操作画面はタイ語ですが、英語を選ぶこともできます。カシコン銀行などは日本語の表示まであり、至れり尽くせり。

カシコン銀行のATMは日本語表記が標準装備。とっても助かる

これらのATMからタイバーツを引き出して生活していくことになるでしょう。引き出すたびに手数料はかかるのですが、それは安全のための経費のようなもの。ATMはタイ生活では欠かせないライフラインになるでしょう。

ただし、ごくまれにですが、カードが飲み込まれて戻ってこないといったトラブルが起きることがあります。ATMに表示された緊急連絡先に電話して処理するのですが、言葉はタイ語もしくは英語。まだ不慣れなうちは難しい作業かもしれません。万が一のトラブルを避けるため、銀行店舗内のATMを窓口営業時間内に利用するという人もいるようです。こうした紛失のトラブルを想定し、やはりカードは複数持っていくことをおすすめします。

またバンコクを離れた地方都市や、周辺のカンボジア、ラオス、ミャンマーなどの国では「その国の銀行が発行したカードしか使えない」ATMも混じっています。どの国でもVisaもしくは提携オンラインシステムのPlus、Masterもしくは同じく提携オンラインシステムのCirrusのマークがあるATMなら、日本で発行したカードも使えるはずです。
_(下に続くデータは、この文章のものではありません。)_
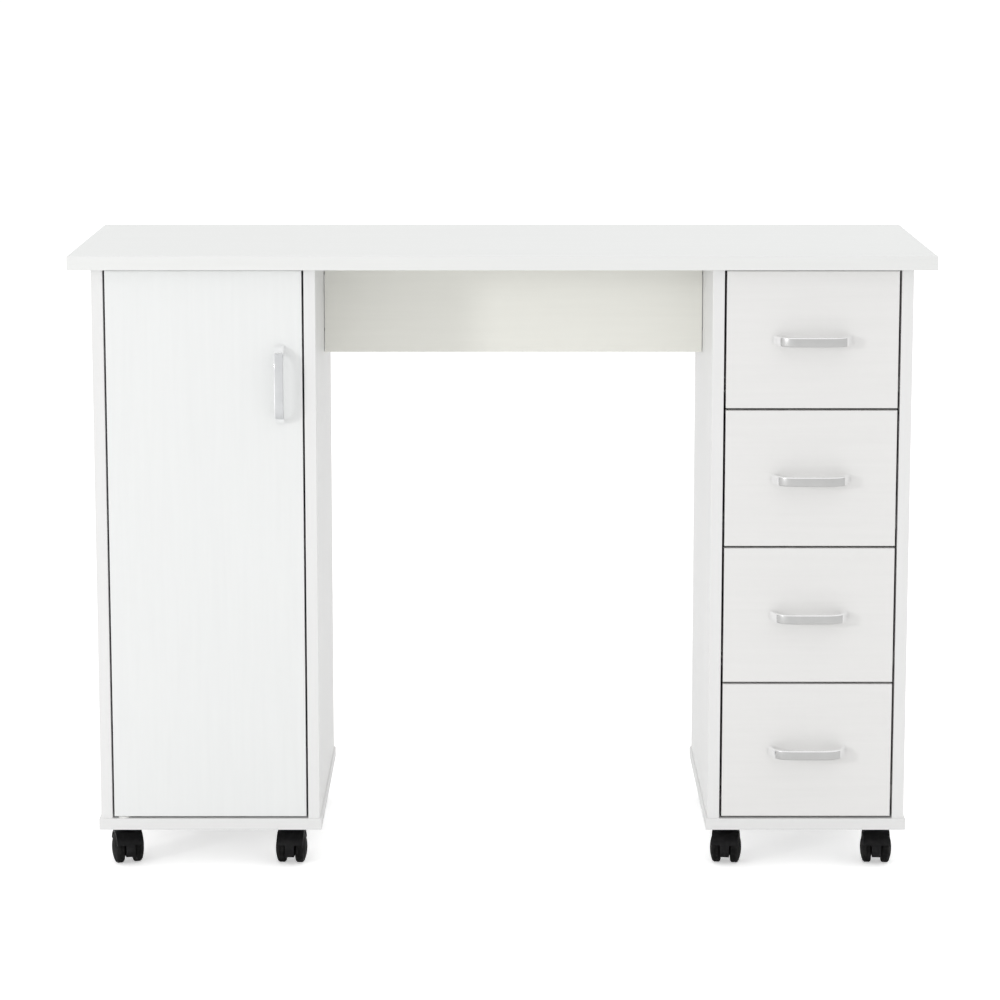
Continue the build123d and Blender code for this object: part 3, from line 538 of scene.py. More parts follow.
def piece_from(mesh, name, body, materials, stands_for, smooth_angle=35.0):
    """Turn mesh data into a finished piece on a body, standing for its CAD nodes."""
    piece = new_object(name, mesh)
    if materials:
        mesh.materials.clear()
        for material in materials:
            mesh.materials.append(material)
    mesh.shade_smooth()
    mesh.set_sharp_from_angle(angle=math.radians(smooth_angle))
    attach(piece, body)
    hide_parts(*stands_for)
    return piece


def evaluate_tree(tree, values, name, start=None):
    """Run a geometry tree on a start mesh, or an empty one, and return plain mesh data."""
    carrier = new_object(name + "_carrier", start or bpy.data.meshes.new(name))
    modifier = carrier.modifiers.new("build", "NODES")
    modifier.node_group = tree
    sockets = {s.name: s.identifier for s in tree.interface.items_tree if s.in_out == "INPUT"}
    for label, value in values.items():
        modifier[sockets[label]] = value
    return settle(carrier)


print("helpers: new_object, settle, close_mesh, piece_from, evaluate_tree")

# %% [markdown]
# ## The bow handles
#
# Seen from above, the handle is an arch: two feet on the panel, rounded knees, and a
# grip that bows gently outwards. It could be drawn point by point, but a superellipse
# draws such an arch with one formula: x follows cos^e and y follows sin^e of the same
# angle, and a small exponent e makes it boxy. Geometry Nodes suit a shape that follows
# a rule. The tree's inputs are the sizes that one handle may differ in from another.

# %% Handle tree
MATERIAL, GEOMETRY = "NodeSocketMaterial", "NodeSocketGeometry"

handle_tree, given, made = new_group(
    "bow_handle",
    {
        "Length": (FLOAT, 0.105),
        "Projection": (FLOAT, 0.028),
        "Height": (FLOAT, 0.012),
        "Metal": (FLOAT, 0.005),
        "Lean": (FLOAT, 0.16),
        "Bow": (FLOAT, 0.0045),
        "Polished With Painted Highlight": (MATERIAL, None),
        "Satin With Painted Shade": (MATERIAL, None),
    },
    {"Geometry": GEOMETRY},
    "GeometryNodeTree",
)
handle_step = partial(add_step, handle_tree)
handle_math = partial(math_node, handle_tree)
print("handle tree inputs", len(given) - 1)

# %% [markdown]
# The middle line of the arch starts as a straight line of points. Half a turn, shared
# out over the points, gives each its angle. The legs lean inwards as they rise, which
# narrows the arch towards the grip, and the squared sine adds the gentle bow.

# %% Handle middle line
POINTS_ALONG = 72
BOXINESS = 0.34     # exponent: 1 is an ellipse, towards 0 a box
END_INSET = 0.85    # of the metal, from the handle's end to the middle line

line = handle_step("GeometryNodeMeshLine", {"Count": POINTS_ALONG})
number = handle_step("GeometryNodeInputIndex")
turn = handle_math("MULTIPLY", number, math.pi / (POINTS_ALONG - 1))
cosine = handle_math("COSINE", turn)
sine = handle_math("MAXIMUM", handle_math("SINE", turn), 0.0)
reach_x = handle_math("POWER", handle_math("ABSOLUTE", cosine), BOXINESS)
reach_y = handle_math("POWER", sine, BOXINESS)
signed_x = handle_math("MULTIPLY", reach_x, handle_math("SIGN", cosine))

half_length = handle_math("MULTIPLY", given["Length"], 0.5)
half = handle_math("SUBTRACT", half_length, handle_math("MULTIPLY", given["Metal"], END_INSET))
lean = handle_math("SUBTRACT", 1.0, handle_math("MULTIPLY", reach_y, given["Lean"]))
spine_x = handle_math("MULTIPLY", handle_math("MULTIPLY", signed_x, half), lean)

half_metal = handle_math("MULTIPLY", given["Metal"], 0.5)
knee = handle_math("SUBTRACT", given["Projection"], given["Bow"])
shoulder = handle_math("SUBTRACT", knee, half_metal)
bulge = handle_math("MULTIPLY", handle_math("POWER", sine, 2.0), given["Bow"])
spine_y = handle_math("ADD", handle_math("MULTIPLY", reach_y, shoulder), bulge)

spot = handle_step("ShaderNodeCombineXYZ", {"X": spine_x, "Z": spine_y})
bent = handle_step("GeometryNodeSetPosition", {"Geometry": line, "Position": spot})
print("middle line points", POINTS_ALONG)

# %% [markdown]
# The bar is a small rectangle with rounded corners, swept along the middle line. A free
# curve normal keeps the bar upright all the way, where the usual one could twist it.

# %% Handle bar
BAR_ROUND = 0.0016
BAR_ROUND_POINTS = 5

path = handle_step("GeometryNodeMeshToCurve", {"Mesh": bent})
upright = handle_step(
    "GeometryNodeSetCurveNormal", {"Curve": path, "Normal": (0.0, 1.0, 0.0)}, mode="FREE"
)
bar = handle_step(
    "GeometryNodeCurvePrimitiveQuadrilateral",
    {"Width": given["Height"], "Height": given["Metal"]},
)
rounded = handle_step(
    "GeometryNodeFilletCurve",
    {"Curve": bar, "Radius": BAR_ROUND, "Count": BAR_ROUND_POINTS}, mode="POLY",
)
swept = handle_step(
    "GeometryNodeCurveToMesh", {"Curve": upright, "Profile Curve": rounded, "Fill Caps": True}
)
print("bar corners rounded by", BAR_ROUND)

# %% [markdown]
# The legs and the upper edge of the grip get the bright chrome, partly polish and partly
# painted highlight, and the rest of the grip gets the satin, whose grey is painted shade.
# Two comparisons make the selection: how far a face lies from the middle, and how much
# it looks up, which is +Y while the handle still lies flat. Looking up is what gives the
# upper edge its painted highlight.

# %% Handle finish
GRIP_SHARE = 0.40   # half the grip, of the handle's length
HIGHLIGHT_EDGE_LOOK = 0.4     # faces that look up more than this get the bright chrome as painted highlight

position = handle_step("GeometryNodeInputPosition")
across = handle_step("ShaderNodeSeparateXYZ", {0: position})
from_middle = handle_math("ABSOLUTE", across)
grip_half = handle_math("MULTIPLY", given["Length"], GRIP_SHARE)
on_grip = handle_math("LESS_THAN", from_middle, grip_half)
normal = handle_step("GeometryNodeInputNormal")
facing_up = add_node(handle_tree, "ShaderNodeSeparateXYZ", {0: normal}).outputs["Y"]
below_highlight_edge = handle_math("LESS_THAN", facing_up, HIGHLIGHT_EDGE_LOOK)
satin_and_shade_part = handle_math("MULTIPLY", on_grip, below_highlight_edge)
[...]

複数種類のATMに対応できるよう、VisaとMasterどちらのブランドも持っていくと安心です。

就職を決めたら現地口座を開こう

日本の口座をメインに生活するのは、あくまで一時期のこと。やはりタイの銀行に口座を開設したいものです。タイの生活者であるという実感を持つことができるし、なによりありがたいのはATMの手数料が無料だということ。日本などの海外口座から国際カードでお金を引き出す際には手数料がかかりますが、タイの口座から引き出すぶんには無料なのです。口座をつくった銀行のATMであれば、土日でも週末でも関係なく手数料はゼロ。これは日本にはないサービスでしょう。

地下鉄の駅構内にもたくさんのATMが並ぶ

口座の開設にあたっては、通常は長期滞在用のビザと、ワークパーミット(労働許可証)が必要になります。つまり、就労を決めていることが条件になるわけです。タイで就職活動をして、勤め先が決まり、会社を通してビザとワークパーミットを手に入れたら、次に行う作業が口座の開設。こうして現地採用者はタイでの暮らしの基盤を整備していくのです。

バンコク銀行、カシコン銀行、クルンシー銀行では、日本人スタッフもしくは日本語のわかるタイ人スタッフがいたり、日本語のウェブサイトもあります。タイ在住日本人という存在は、それだけ大きなマーケットであるということです。

そしてタイの銀行は金利が良いことでも知られています。普通預金で0.5%前後、1年定期で1.5%くらいでしょうか。通帳のシミのごときほぼゼロ金利の日本からすると、だいぶお得なのです。

バーツ預金はこの先有利になる?

さらに現在、タイバーツの高値が続いています。1バーツ≒3.6円、1万円を両替すると2,750バーツという状況で、これは旅行者にとってはかなりきついでしょう。1万円が3,000バーツ、4,000バーツになる時代と比べると、タイでの日本円の通用度はだいぶ低くなっています。

逆を言うと、タイでバーツを稼ぎ、預金すれば、日本では大きな価値を持つということでもあります。現地採用者でも日本への一時帰国のときにはずいぶんと助かるでしょう。タイ人の中間層が日本に旅行して「爆買い」していく光景も見るようになった昨今ですが、現地採用者もそんな彼らの気持ちがわかるかもしれません。